Imagine bird feeders that can be remotely opened or closed, that can be
viewed via web cameras, augmented with pattern recognition java script
software to automatically count and identify bird species that stop for
food -- perhaps even identifying marked individuals. Down the road we
plan to explore the use of tele-robotic pit traps which capture, mark,
and release small organisms after they are identified...and mobile autonomous
"data-droids" that mimic rocks and logs to make "stealthy"

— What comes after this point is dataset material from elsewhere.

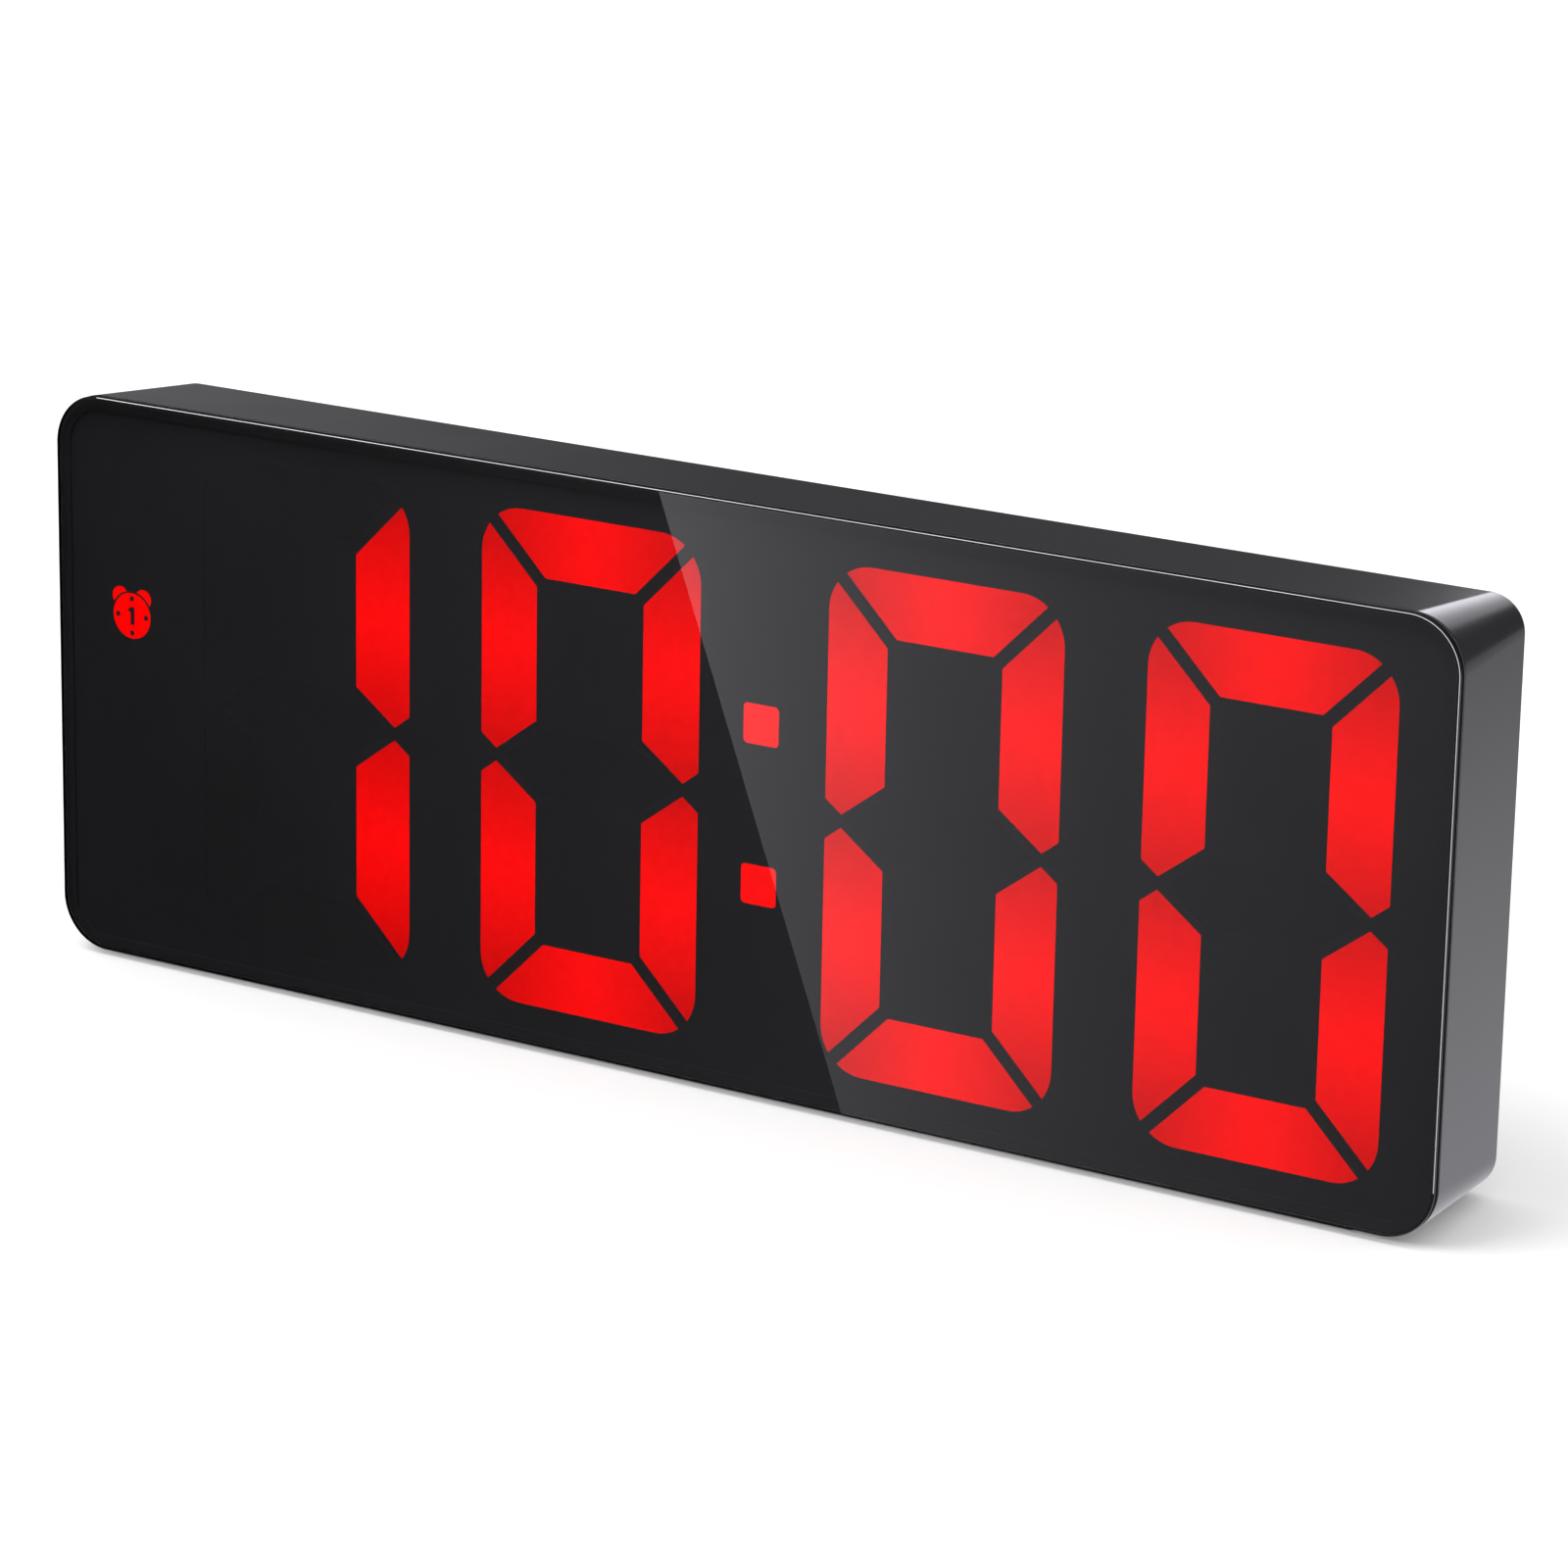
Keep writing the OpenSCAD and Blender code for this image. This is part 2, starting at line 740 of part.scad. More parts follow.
module battery_door() {
    half = door_w / 2;
    z1 = door_z0 + door_h;
    tab_t = 1.0;
    tab_rear_y = cover_y - move_gap;
    color([0.2, 0.2, 0.21]) difference() {
        union() {
            box(-half, rear_y - door_t, door_z0, half, rear_y, z1);
            // hinge tabs that hook in under the cover
            for (x = [-hinge_tab_x, hinge_tab_x]) {
                box(x - hinge_tab_w / 2, tab_rear_y - tab_t, door_z0,
                    x + hinge_tab_w / 2, rear_y - door_t + eps, door_z0 + 1.2);
                box(x - hinge_tab_w / 2, tab_rear_y - tab_t, door_z0 - 1.6,
                    x + hinge_tab_w / 2, tab_rear_y, door_z0 + 1.2);
            }
            // latch tongue
            box(-latch_w / 2, rear_y - door_t - 2.4, z1 - 1.3, latch_w / 2, rear_y - door_t + eps, z1 - 0.5);
        }
        // grip grooves
        for (k = [0:4])
            box(-7, rear_y - 0.35, z1 - 9 + k * 1.3, 7, rear_y + eps, z1 - 8.5 + k * 1.3);
    }
}

// ---------- buttons ----------

module button(i) {
    x = BUTTONS[i];
    half = button_w / 2;
    color([0.13, 0.13, 0.14]) {
        plate(flange_rear_y - flange_t / 2, cap_rear_y)
            rounded(x - half, button_z - button_h / 2, x + half, button_z + button_h / 2, 1.2);
        plate(flange_rear_y - flange_t, flange_rear_y)
            rounded(x - half - flange_lap, button_z - button_h / 2 - flange_lap,
                    x + half + flange_lap, button_z + button_h / 2 + flange_lap, 1.2);
        bar(x, button_z, 1.5, nub_y, flange_rear_y - flange_t / 2);
    }
}

module mode_button() { button(0); }
module set_button() { button(1); }
module down_button() { button(2); }
module up_button() { button(3); }
module snooze_button() { button(4); }

module button_board() {
    half = board_w / 2;
    color([0.05, 0.3, 0.14]) difference() {
        plate(board_y, board_y + board_t)
            rounded(-half, button_z - board_h / 2, half, button_z + board_h / 2, 1);
        for (x = [-post_x, post_x]) bar(x, button_z, 1.0, board_y - eps, board_y + board_t + eps);
    }
}

module tact_switches() {
    half = switch_side / 2;
    top = board_y + board_t + switch_body_t;
    color([0.12, 0.12, 0.12]) for (x = BUTTONS) {
        box(x - half, board_y + board_t, button_z - half, x + half, top, button_z + half);
        bar(x, button_z, 1.7, top - eps, switch_top_y);
    }
}

module board_screws() {
    color([0.75, 0.75, 0.76]) for (x = [-post_x, post_x])
        translate([x, board_y, button_z]) rotate([0, 0, 180]) pan_screw(1.6, 0.8, 0.75, 4);
}

// Flat cable between the button board and the main board
module button_cable() {
    x = -34;
    half = 3.2;
    color([0.8, 0.8, 0.78])
        box(x - half, pcb_rear_y, button_z - 0.4, x + half, board_y, button_z + 0.4);
}

// ---------- power inlet ----------

module usb_board() {
    z1 = usb_z - usb_h / 2;
    color([0.05, 0.3, 0.14])
        box(usb_x - usb_w / 2 - 2.4, usb_board_y, z1 - usb_board_t,
            usb_x + usb_w / 2 + 2.4, cover_y - 0.05, z1);
}

// Two wires from the power inlet to the main board
module power_leads() {
    z = usb_z - usb_h / 2 - usb_board_t / 2;
    color([0.7, 0.1, 0.1]) for (x = [usb_x - 1.5, usb_x + 1.5]) bar(x, z, 0.5, pcb_rear_y, usb_board_y);
}

module usb_socket() {
    skin = 0.3;
    y1 = rear_y - 0.4;
    color([0.8, 0.8, 0.82]) difference() {
        plate(y1 - usb_l, y1)
            rounded(usb_x - usb_w / 2, usb_z - usb_h / 2, usb_x + usb_w / 2, usb_z + usb_h / 2, 0.6);
        plate(y1 - usb_l + 1, y1 + eps)
            rounded(usb_x - usb_w / 2 + skin, usb_z - usb_h / 2 + skin,
                    usb_x + usb_w / 2 - skin, usb_z + usb_h / 2 - skin, 0.4);
    }
    color([0.1, 0.1, 0.1]) plate(y1 - usb_l + 1 - eps, y1 - 1)
        rounded(usb_x - 2.2, usb_z - 0.3, usb_x + 2.2, usb_z + 0.3, 0.1);
}

case_shell();
rear_cover();
front_lens();
lens_tape();
display_mask();
diffuser_film();
digit_1_segments();
digit_2_segments();
digit_3_segments();
digit_4_segments();
unlit_segments();
colon_dots();
alarm_symbol();
segment_reflector();
led_chips();
main_pcb();
reflector_screws();
controller_chip();
clock_crystal();
filter_capacitor();
chip_resistors();
buzzer();
button_board();
tact_switches();
board_screws();
button_cable();
usb_board();
usb_socket();
power_leads();
battery_cell_1();
battery_cell_2();
battery_cell_3();
battery_springs();
battery_contacts();
battery_lead_red();
battery_lead_black();
battery_door();
mode_button();
set_button();
up_button();
down_button();
snooze_button();
case_screws();
rubber_feet();
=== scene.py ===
"""Looks of the digital desk alarm clock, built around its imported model.

Metres, in the frame of the model: X is the width, -Y is the display side, +Z is up.
"""

import math

import bmesh
import bpy
from mathutils import Matrix, Vector


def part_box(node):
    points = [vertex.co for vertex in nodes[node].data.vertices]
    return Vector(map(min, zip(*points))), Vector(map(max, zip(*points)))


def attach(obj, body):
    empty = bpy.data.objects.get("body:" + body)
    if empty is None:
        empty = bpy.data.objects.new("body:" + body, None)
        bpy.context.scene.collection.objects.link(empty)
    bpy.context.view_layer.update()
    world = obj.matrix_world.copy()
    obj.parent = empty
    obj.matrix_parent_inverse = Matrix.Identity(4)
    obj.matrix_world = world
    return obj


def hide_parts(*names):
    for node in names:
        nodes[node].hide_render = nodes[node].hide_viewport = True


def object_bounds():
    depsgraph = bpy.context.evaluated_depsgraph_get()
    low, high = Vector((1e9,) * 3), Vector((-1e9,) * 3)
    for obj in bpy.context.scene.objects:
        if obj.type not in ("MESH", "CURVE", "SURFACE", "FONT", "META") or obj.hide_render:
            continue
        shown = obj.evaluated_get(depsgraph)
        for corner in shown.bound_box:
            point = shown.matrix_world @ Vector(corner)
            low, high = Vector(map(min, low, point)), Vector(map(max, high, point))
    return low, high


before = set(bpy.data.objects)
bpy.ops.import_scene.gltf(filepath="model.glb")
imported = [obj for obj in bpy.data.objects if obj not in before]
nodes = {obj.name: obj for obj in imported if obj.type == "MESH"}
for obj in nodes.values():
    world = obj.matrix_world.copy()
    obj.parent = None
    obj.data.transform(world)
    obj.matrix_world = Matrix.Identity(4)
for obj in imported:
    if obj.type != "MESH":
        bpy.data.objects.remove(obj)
cad_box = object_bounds()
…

close range observations of animal activities such as pollinator visitation,
territorial interactions, or foraging behaviors. The data collected by
these droids will be transmitted to small stationary data loggers that
are directly accessed from the Internet via a solar powered radio linked
ethernet. Did I mention time-lapse photography? Stereoscopic panorama
landscape cameras can collect plant growth measurements of thousands of
trees, shrubs and herbs using volumetric image processing and change detection
algorithms...and these phenological trends can be statistically compared
to environmental measurements from temperature, precipitation and solar
radiation sensors. The list of possibilities is rather mind expanding
if you ask me!
With the next millennium rapidly approaching, and global environmental
change an accelerating reality, increased expectations for identifying
and solving ecological problems compel me to consider how we can enhance
the current paradigm of our reserves as places for science by exploring
new relationships between society and nature...a relationship that may
someday become an integral component for a new global ecological consciousness.